Крейсер стоял на севастопольском рейде, когда меня вызвали в штаб флота. Объявили о новом назначении. Отныне я командир строящейся береговой батареи.

- Но я же не строитель, а строевой корабельный командир!

- Притом хороший командир, - возразили мне. - И артиллерист отличный. Вы будете ставить на берегу морские орудия. Как раз по вашей специальности.

Военные люди приказ не обсуждают. Но, вернувшись на крейсер за вещами, я с горечью рассказал командиру о своем новом назначении. Николай Герасимович пожалел, что нам приходится расставаться, но и ободрил:

- А вообще-то гордиться вы должны. Задание получили большое, почетное. Радуюсь за вас!

И оказался я в чистом поле. Сотни людей съехались сюда - моряки и красноармейцы, парни в гражданской одежде. Жили летом и зимой в палатках. Работали от зари до зари, а то и ночью поднимались на аврал - выгружать составы, прибывшие с материалами и тяжелейшим оборудованием.

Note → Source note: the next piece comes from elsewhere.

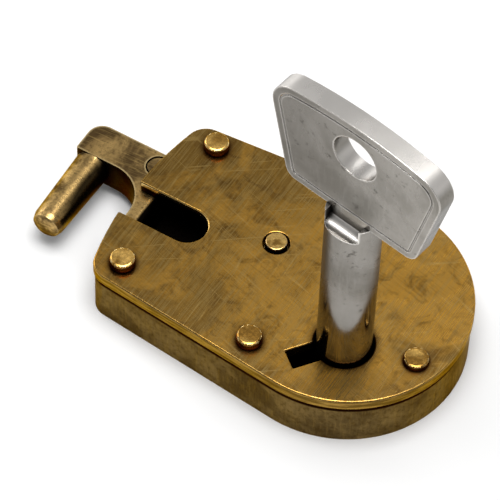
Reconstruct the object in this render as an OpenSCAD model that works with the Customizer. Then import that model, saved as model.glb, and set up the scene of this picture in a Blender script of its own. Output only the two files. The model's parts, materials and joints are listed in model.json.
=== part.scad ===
// Riveted lever lock with a sliding hook and a turned pipe key.
// Origin: centre of the flat back. +X runs from the slotted end to the round end,
// +Y to the hook's side, +Z out of the cover towards the key's bow.

/* [Case] */
// Length from the slotted end to the round end
case_length = 67.5; // [64:0.5:72]
// Width across the round end
case_width = 45.8; // [44:0.2:50]
// Thickness of the whole case
case_depth = 12.2; // [12:0.1:14]
// Angle by which each long side closes in towards the slotted end
side_taper = 5; // [3:0.5:6]
// Thickness of the cover plate
cover_t = 2.4; // [1.6:0.1:2.6]
// Thickness of the floor of the dished body
floor_t = 2.4; // [1.6:0.1:2.4]
// Thickness of the rim wall of the dished body
wall_t = 2; // [1.4:0.1:2.4]
// How far the dished body stands back under the cover's edge
case_inset = 0.3; // [0.1:0.05:0.6]
// Radius of the bowed slotted end
mouth_r = 70; // [50:1:120]
// Radius of the two corners beside the slot
corner_r = 4; // [3:0.25:5]

/* [Slot] */
// Width of the slot in the end of the case
slot_w = 7.6; // [6:0.1:9]
// Length of the slot
slot_l = 16.2; // [14:0.1:18]
// Distance of the slot's centre line from the case's centre line
slot_y = -1.8; // [-2.5:0.1:0]

/* [Rivets] */
// Diameter of the rivets' heads
rivet_head_d = 4.7; // [4:0.1:5.5]
// Height of the rivets' heads
rivet_head_h = 1.8; // [1:0.1:2.2]
// Diameter of the rivets' shanks
rivet_d = 3.2; // [2.4:0.1:3.6]

/* [Hook] */
// Thickness of the hook
hook_t = 7.1; // [6:0.1:7.1]
// Width of the hook's arm
arm_w = 7.1; // [6:0.1:7.4]
// Reach of the hook beyond the slotted end of the case
hook_reach = 15.1; // [13:0.1:18]
// Length of the hook's finger, from the arm to the tip
finger_l = 16.6; // [12:0.1:18]
// Diameter of the finger at its root
finger_root_d = 7; // [6:0.1:7]
// Diameter of the finger at its tip
finger_tip_d = 6.1; // [5:0.1:6.4]
// How far the hook slides into the case
hook_travel = 7.9; // [6:0.1:7.9]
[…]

Конечно, я ничего не смог бы сделать, если бы рядом не находились надежные и неутомимые друзья, и прежде всего политрук батареи Степан Кузьмич Матвеев. Политработники, коммунисты сплачивали людей, воодушевляли и вели их за собой. Все трудились, не жалея сил. Рыли и бетонировали командные пункты, снарядные погреба, казематы, потерны - подземные переходы. Устанавливали корабельные 180-миллиметровые пушки, такие же совершенные, как на крейсере, только еще больше: каждый ствол - 18 тонн! Построив батарею (это была ставшая затем знаменитой 411-я береговая батарея в районе Одессы), те же командиры и краснофлотцы стали ее осваивать. В первый же год своего существования батарея на зачетных стрельбах завоевала первенство в Военно-Морских Силах и удостоилась награды Наркома обороны. Многим моим товарищам, кто дал жизнь этой могучей береговой крепости, довелось огнем ее орудий крушить врага, когда тот подступил к Одессе.

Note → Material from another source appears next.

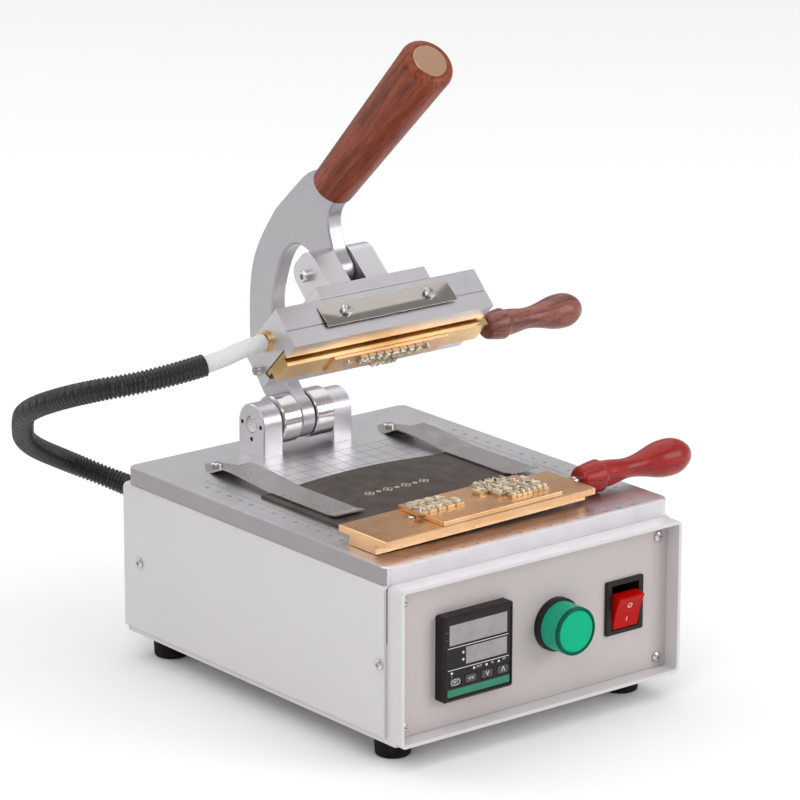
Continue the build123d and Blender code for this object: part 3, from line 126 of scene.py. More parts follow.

К сожалению, это было без меня. В 1937 году я получил очередное повышение - стал командовать 30-й башенной батареей под Севастополем. На ней были те же двенадцатидюймовые орудия, что и на линкоре.

Опять высокое доверие. Могучие механизмы, даже своя электростанция без электроэнергии не повернуть башен, не зарядить исполинские пушки. Две сотни подчиненных, которых надо обучить и воспитать так, чтобы, "если завтра война", они смогли использовать всю силу вверенной им техники. И здесь главной моей опорой, как командира, были коммунисты и комсомольцы. А направлял их усилия - умело и вдумчиво - политработник Ермил Кириллович Соловьев, у которого и я многому научился.

Но недолго пришлось служить на 30-й. Приказали передать батарею молодому командиру Александеру, тому самому Георгию Александровичу Александеру, который вместе с комиссаром Ермилом Кирилловичем Соловьевым и вместе со всеми артиллеристами 30-й прославится в боях за Севастополь.

А мне - новое назначение. Стал я вдруг начальником штаба только что создававшегося Керченско-Кавказского укрепленного района, в задачу которого входили охрана побережья и возведение на нем оборонительных сооружений. Представьте себе: вчерашнему корабельному командиру служить не только на берегу, но еще и в канцелярии (штаб я иначе не разумел), возиться с бумагами, сидеть у телефонов. Мука смертная. Но никто моим стенаниям не внимал. Пришлось впрягаться в новый воз, а он оказался не легче прежнего, многому учиться и работать опять чуть ли не сутками. Только втянулся, укрепрайоны на флоте реорганизовали в более мощные соединения военно-морские базы. И я оказался начальником штаба одной из них. Военно-морская база - организация внушительная. Включает в себя корабли, береговую оборону, охрану водного района, порты со всем их сложным хозяйством.

Жизнь учила и учила. Оказалось, что штабная работа очень нужная, сложная и ответственная. Без нее нельзя представить нормальной жизнедеятельности военного организма. И работа эта творческая, требует мыслить, предвидеть, значит, очень много знать и уметь. Так что пригодилось все, что я накопил за эти трудные годы - знание морского дела, артиллерии корабельной и береговой, а главное - командирский опыт, умение работать с людьми.